§ 9-3-32.Accrual of actions for recovery of personal property or loss of timber; damages for conversion or destruction
Chapter 3. Limitations of Actions · Article 2. Specific Periods of Limitation · Last amended 2014 · Last verified July 17, 2026
Full Text of § 9-3-32
Plain-English Summary
This section handles two related but distinct property disputes. The first is a claim to get personal property back, or to recover damages because someone converted it — took it and treated it as their own — or destroyed it outright. O.C.G.A. § 9-3-32 gives that claim four years from when the right of action accrues.
The second is timber theft: cutting timber, or cutting and carrying it away, from land that belongs to someone else without authorization. The legislature added specific timber language in 2014, and it runs on the same four-year measure, but the trigger is different — the clock starts from the act of cutting, or cutting and carrying away, rather than from a more general accrual concept.
Because Georgia timberland often changes hands or sits unmonitored for stretches of time, unauthorized cutting can go unnoticed for a while. This section does not build in a discovery-based extension for that scenario; the four years runs from the cutting itself, which makes periodic monitoring of timberland boundaries a practical necessity for owners who want to preserve their claims.
Frequently Asked Questions
How long do I have to sue to recover personal property or for its conversion in Georgia?
Four years after the right of action accrues, under O.C.G.A. § 9-3-32.

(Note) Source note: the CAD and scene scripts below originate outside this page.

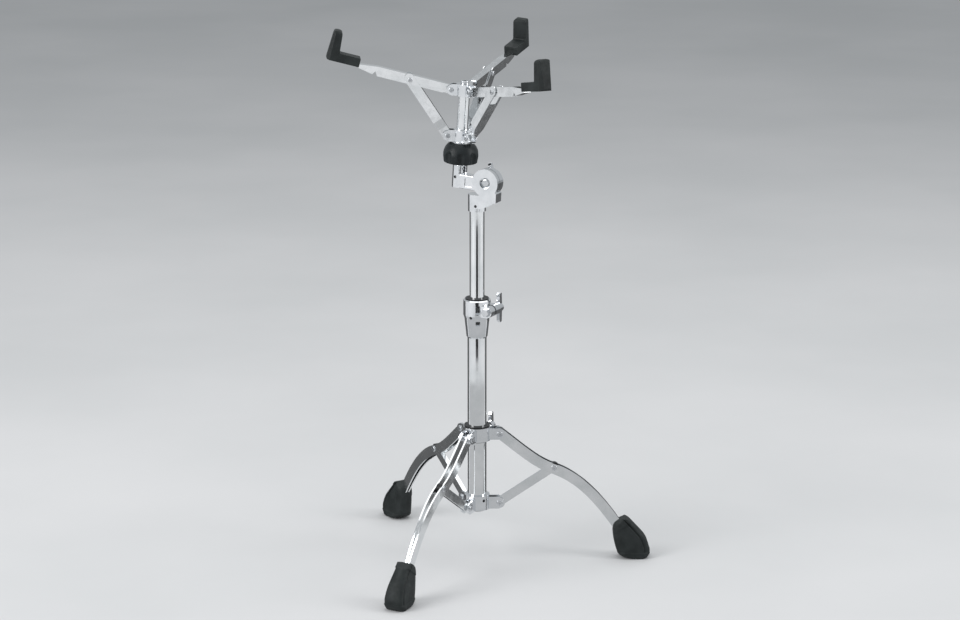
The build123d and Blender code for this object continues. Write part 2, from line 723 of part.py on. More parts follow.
def bracket_arm(rod_x, low, high):
    """The level arm of the L, with a shallow recess in its front face."""
    arm = block((rod_x, DISC_OFFSET - 8), (BRACKET_FRONT, BRACKET_BACK), (low, high))
    arm = fillet(arm.edges().filter_by(Axis.X), 1.2)
    recess = block(
        (rod_x + RECESS_START, rod_x + RECESS_END),
        (BRACKET_FRONT - 1, BRACKET_FRONT + RECESS_DEPTH),
        (low + RECESS_MARGIN, high - RECESS_MARGIN),
    )
    return arm - fillet(recess.edges().filter_by(Axis.Y), 1.5)


def rod_boss(low, high, top):
    """Upright boss on the Z axis, flat in front and slit so that a screw can close it on the rod."""
    beyond = 2 * BOSS_R
    boss = rod(BOSS_R, low, top) - block((-beyond, beyond), (-beyond, BRACKET_FRONT), (low - 1, top + 1))
    boss -= block(BOSS_SLIT, (-beyond, 0), (high, top + 1))
    boss -= block((BOSS_SLIT[0], beyond), (-beyond, 0), (high, high + BOSS_SLIT_HEIGHT))
    recess = Rot(0, 90, 0) * rod(BOSS_SCREW_R, BOSS_R - BOSS_SCREW_R, BOSS_R + 1)
    return boss - turned(Pos(0, 0, high + BOSS_SCREW_RISE) * recess, BOSS_SCREW_AZIMUTH)


def tilter_head():
    """L-shaped casting: the rear disc, a level arm and the upright boss that holds the rod."""
    rod_x = DISC_OFFSET - ROD_OFFSET
    low, high = DISC_Z + ARM_BRACKET_LOW, DISC_Z + ARM_BRACKET_HIGH
    boss_top = DISC_Z + BOSS_TOP
    body = on_disc_axis(rod(DISC_R, REAR_DISC_FRONT, DISC_BACK))
    body += bracket_arm(rod_x, low, high) - on_disc_axis(rod(DISC_CLEARANCE_R, -20, REAR_DISC_FRONT))
    body += Pos(rod_x, 0, 0) * rod_boss(low, high, boss_top)
    body -= Pos(rod_x, 0, 0) * rod(ROD_R, DISC_Z + ROD_BOTTOM, boss_top + 1)
    body -= on_rod_screw(rod(TILTER_SCREW_R, ROD_R, BOSS_R + 1))
    return body - on_disc_axis(rod(TILTER_BOLT_R + RUNNING_FIT, REAR_DISC_FRONT - 1, DISC_BACK + 1))


def on_rod_screw(shape):
    """Places a shape drawn on Z along the boss's set screw, +Z outward to the front."""
    place = Pos(DISC_OFFSET - ROD_OFFSET, 0, DISC_Z + 1.5)
    return place * turned(Rot(0, 90, 0) * shape, ROD_SCREW_AZIMUTH)


def rod_set_screw():
    return on_rod_screw(set_screw(TILTER_SCREW_R, ROD_R, BOSS_R - 1.8))


# ---- Basket --------------------------------------------------------------------
def in_basket(shape):
    """Places a shape drawn in the basket's frame, whose X is the stand's X before the tilt."""
    upright = Pos(DISC_OFFSET - ROD_OFFSET, 0, DISC_Z) * turned(shape, 90 - TILTER_AZIMUTH)
    return in_tilter(leaning(upright))


def basket_rod():
    bar = rod(ROD_R, ROD_BOTTOM, HUB_PIVOT_Z + HUB_HALF_HEIGHT)
    return bar - rod(HUB_SCREW_R, HUB_PIVOT_Z - 6, HUB_PIVOT_Z + HUB_HALF_HEIGHT + 1)


def pivot_casting(radius, bore, pivot_r, pivot_z, half_height, ear_inner, ear_outer):
    """Round casting on the rod with three clevises."""
    body = rod(radius, pivot_z - half_height, pivot_z + half_height)
    for azimuth in BASKET_AZIMUTHS:
        ears = clevis(pivot_r, pivot_z, half_height - 0.5, ear_inner, ear_outer, bore + 1)
        body += turned(ears - cross_pin(pivot_r, pivot_z, LINK_PIN_R, ear_outer + 1), azimuth)
    return body - rod(bore, pivot_z - half_height - 1, pivot_z + half_height + 1)


def basket_hub():
    ears = (HUB_EAR_INNER, HUB_EAR_OUTER)
    return pivot_casting(HUB_R, ROD_R, HUB_PIVOT_R, HUB_PIVOT_Z, HUB_HALF_HEIGHT, *ears)


def spider():
    bore = ROD_R + RUNNING_FIT
    ears = (SPIDER_EAR_INNER, SPIDER_EAR_OUTER)
    return pivot_casting(SPIDER_R, bore, SPIDER_PIVOT_R, SPIDER_PIVOT_Z, SPIDER_HALF_HEIGHT, *ears)


def basket_rivets(pivot_r, pivot_z, ear_outer):
    one = rivet(pivot_r, pivot_z, ear_outer, LINK_PIN_R, LINK_PIN_HEAD_R)
    return group([turned(one, azimuth) for azimuth in BASKET_AZIMUTHS])


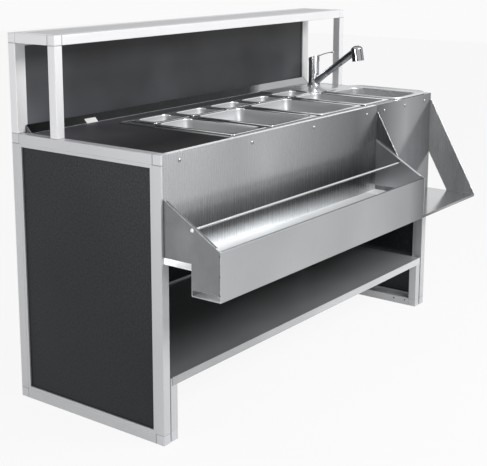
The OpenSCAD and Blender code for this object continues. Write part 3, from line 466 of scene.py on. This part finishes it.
for name in pan_names:
    low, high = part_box(name)
    deep = high.z - low.z - pan_wall
    pan = lofted(name + "_drawn", [rounded_loop(low, high, inset, corner_radius(inset), high.z + z)
                                   for inset, z in pan_section(deep)], pan_steel)
    pan.data.materials.append(lit_rim_steel)
    for face in pan.data.polygons:
        face.material_index = int(face.center.z > high.z - rim_bend)
    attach(pan, name)
    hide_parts(name)

# Joint clip
# Two lengths of trim meet left of the pans. A clip bent from aluminium strip is pressed over the joint and lies
# close to the trim's slope.
trim_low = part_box("upstand_trim")[0]
clip_from, clip_to, clip_wide, clip_off = -0.529, -0.479, 0.013, 0.0004
clip_section = ((trim_low.y, trim_low.z), (trim_low.y + clip_wide, trim_low.z + clip_wide),
                (trim_low.y + clip_wide - clip_off, trim_low.z + clip_wide + clip_off),
                (trim_low.y - clip_off, trim_low.z + clip_off))
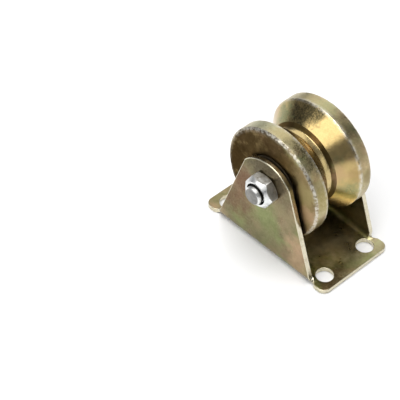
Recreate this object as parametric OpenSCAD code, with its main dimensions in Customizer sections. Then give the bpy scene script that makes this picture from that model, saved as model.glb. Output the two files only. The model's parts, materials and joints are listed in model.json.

How long do I have to sue for someone cutting timber on my land without permission?
Four years after the cutting, or the cutting and carrying away, of the timber.
Does the timber-cutting clock start when I discover the theft or when the cutting happened?
The statute measures the four years from the cutting or cutting and carrying away of the timber itself, not from when the owner discovers it.
What is the difference between this section and O.C.G.A. § 9-3-31?
Section 9-3-31 covers general injuries to personalty, while this section covers recovery of the personal property itself, damages for conversion or destruction, and the specific timber-cutting claim.
When was the timber-cutting provision added to this section?
In 2014, when the legislature added language covering the unauthorized cutting or cutting and carrying away of timber from another's property.
Amendment History
Ga. L. 1855-56, p. 233, § 2; Code 1933, § 3-1003; Ga. L. 2014, p. 695, § 1/HB 790.